The Network Generation, members of which are known as NetGens, consists of those born in and after 1997. This generation accounted for about 70 million members of the U.S. population in 2015. With the eldest turning 21 this year, NetGens now make up much of the military recruiting pool and already form 15 percent of Active Duty Enlisted in the Marine Corps.
This new generation is more intellectually prepared for danger and uncertainty, and is full of determination and self-confidence, but it is also uniquely fragile. The U.S. military requires mental toughness beyond what many NetGens possess when they join. NetGens receive information differently, see themselves as individuals first, and give little weight to traditional mantras. These new recruits are altering the personnel challenges the military faces. Today’s largely millennial military will have to change how it communicates to and trains individuals from the next generation, in order to continue creating fighters who can overcome the intense pressures of armed conflict.
How and Why NetGens Are Different
For the fathers of generational theory, a “generation” is a kindred group of people shaped by the same societal forces and experiences, and who share characteristics, attitudes, and behaviors. Thus, generations are demarcated by their birth years, usually around a 20-year range in the United States.

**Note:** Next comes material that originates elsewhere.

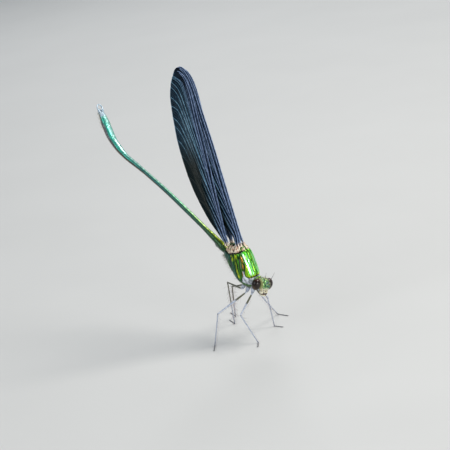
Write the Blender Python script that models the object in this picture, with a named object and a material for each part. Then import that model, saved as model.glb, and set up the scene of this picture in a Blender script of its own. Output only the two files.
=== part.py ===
"""A broad-winged damselfly, life size, standing still with its wings closed over its back.

The head points along +X, the left side is +Y and the feet rest at Z = 0. The origin is the centre of the
animal's outline on the floor. Sizes below are in millimetres and angles in degrees. Places in the body's
frame count forward, left and towards the back from the middle of the hips; its forward axis is pitched
nose down. Places in the head's frame count the same way from the point midway between the eyes.
"""

import math

import bmesh
import bpy
from mathutils import Matrix, Vector

MM = 0.001
GAP = 0.15  # between pieces that meet

HIPS = Vector((15.57, -1.1, 13.3))
BODY_PITCH = 27.5

# Thorax: the middle plane's lower and upper points, forward and up, and the half width of each section.
THORAX_SECTIONS = (
    ((1.75, -0.35), (2.05, 2.6), 1.35),
    ((1.3, -0.7), (1.75, 3.2), 1.75),
    ((0.15, -0.8), (1.1, 3.95), 2.15),
    ((-1.4, -0.65), (0.1, 5.0), 2.4),
    ((-3.0, 0.1), (-0.9, 6.1), 2.45),
    ((-4.55, 1.05), (-2.1, 7.1), 2.35),
    ((-5.75, 1.9), (-3.6, 7.5), 2.05),
    ((-6.5, 2.35), (-5.4, 6.75), 1.65),
    ((-6.9, 2.6), (-6.85, 5.7), 1.2),
)
COLLAR_SECTIONS = (
    ((1.95, 0.25), (2.25, 2.5), 1.1),
    ((2.3, -0.05), (2.5, 2.75), 1.2),
    ((2.62, 0.2), (2.8, 2.5), 1.05),
    ((2.85, 0.7), (2.95, 2.1), 0.75),
)
SECTION_SQUARENESS = 2.3
NECK_START, NECK_END, NECK_RADIUS = (3.08, 0, 1.4), (3.38, 0, 1.45), 0.42

HEAD_PLACE = (4.04, -0.18, 1.85)
HEAD_PITCH, HEAD_ROLL, HEAD_YAW = 8, -19, -2
EYE_SPREAD = 2.0
EYE_RADII = (1.0, 1.0, 1.3)
CAPSULE_HALF_WIDTH = 1.15
CAPSULE_FRONT, CAPSULE_BACK, CAPSULE_TOP, CAPSULE_BOTTOM = 1.5, 0.5, 1.45, 1.0
# The face swells forward around this direction, by this much, over this width.
FACE_ANGLE, FACE_SWELL, FACE_SPREAD, FACE_WIDTH = -12, 0.5, 36, 0.85
# Mouthparts and their half sizes in the head's frame; the mandible is the left one's.
MANDIBLE_PLACE, MANDIBLE_RADII = (0.65, 0.8, -1.62), (0.5, 0.36, 0.48)
LABRUM_PLACE, LABRUM_RADII = (1.35, 0, -1.36), (0.32, 0.6, 0.36)
LABIUM_PLACE, LABIUM_RADII = (0.75, 0, -2.3), (0.52, 0.6, 0.42)
ANTENNA_POINTS = ((1.2, 0.92, 0.98), (1.45, 1.15, 1.95), (1.7, 1.4, 2.9))
ANTENNA_RADII = (0.3, 0.26, 0.25)

# Abdomen: where it leaves the thorax, its ten segments' lengths, and its rise above level along its length.
ABDOMEN_START = (-7.1, 3.55)
SEGMENT_LENGTHS = (1.2, 2.6, 7.6, 8.3, 7.9, 6.8, 4.9, 2.7, 1.9, 1.2)
ABDOMEN_RISE = ((0, 40), (15, 38), (24, 34.5), (31.6, 31), (36.8, 51), (40.4, 71), (43.5, 74), (48, 64))
# Half widths along the abdomen.
ABDOMEN_GIRTH = (
    (0, 0.85), (1.4, 0.95), (3.6, 0.72), (8, 0.55), (26, 0.5), (33, 0.62), (37, 0.82), (40.5, 1.0),
    (42.5, 1.0), (44, 0.82), (45.1, 0.66),
)
PATH_STEP = 0.2
# Claspers: the upper pair starts beside the middle line, bows out from it and ends near it again.
CERCUS_LENGTH, CERCUS_RADIUS, CERCUS_LIFT = 2.1, 0.26, 0.34
CERCUS_START, CERCUS_BOW, CERCUS_TAPER = 0.34, 0.6, 0.2
LOWER_CLASPER_LENGTH, LOWER_CLASPER_RADIUS, LOWER_CLASPER_DROP = 1.1, 0.26, 0.36

WING_THICKNESS = 0.5
FOREWING_LENGTH, HINDWING_LENGTH = 40.2, 38.8
FOREWING_RISE, HINDWING_RISE = 76, 81.3
FOREWING_ROOT, HINDWING_ROOT = (-3.8, 7.85), (-6.85, 6.2)
FOREWING_SIDE, HINDWING_SIDE = 0.33, 0.98
# Wing outline: share of the wing's length, and millimetres behind the line from root to tip.
WING_EDGE = (
    (0.0, -0.1), (0.27, -0.75), (0.53, -1.45), (0.70, -1.7), (0.87, -1.9), (0.96, -1.25), (1.0, 0.4),
    (0.975, 2.4), (0.88, 4.6), (0.74, 5.8), (0.56, 6.5), (0.34, 5.9), (0.16, 3.9), (0.05, 1.8), (0.0, 0.9),
)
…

Every kind of person exists within every generation: go-getters and slackers, altruists and self-serving egoists, artists and analysts, optimists and cynics. The trends in behavior as a group are what allow us to speak of the differences between generations. While military personnel are self-selecting, the trends, contexts, and habits that unite NetGens shape their attitude toward, and in military service. NetGens and millennials differ in their attitudes toward family, their upbringing and education, and their attitude toward finances.
When American millennials were first born, 61 percent of families consisted of two parents in their first marriage, compared to 19 percent single-parent families. This changed over time until, in NetGens’ experience, only 46 percent of families have two parents in their first marriage, 26 percent are single-parent families, and for the first time, parents cohabiting outside of marriage rank statistically among households. This makes NetGens’ understanding of family more malleable.
Millennials’ parents sought to protect them from life’s disappointments. Helicopter parents hovered over their children, even into adulthood. As millennials entered the work force, companies such as Google and LinkedIn instituted a bring-your-parent-to-work day. Parents called into businesses to negotiate their child’s salary or complain their child wasn’t hired.
By contrast, NetGens’ parents are empowering them, according to a 2015 Ernst & Young study, teaching them to plan for life’s difficulties. Parents of NetGens are more likely to tell their children that only the best win and to teach them to be determined and focus on what they are good at.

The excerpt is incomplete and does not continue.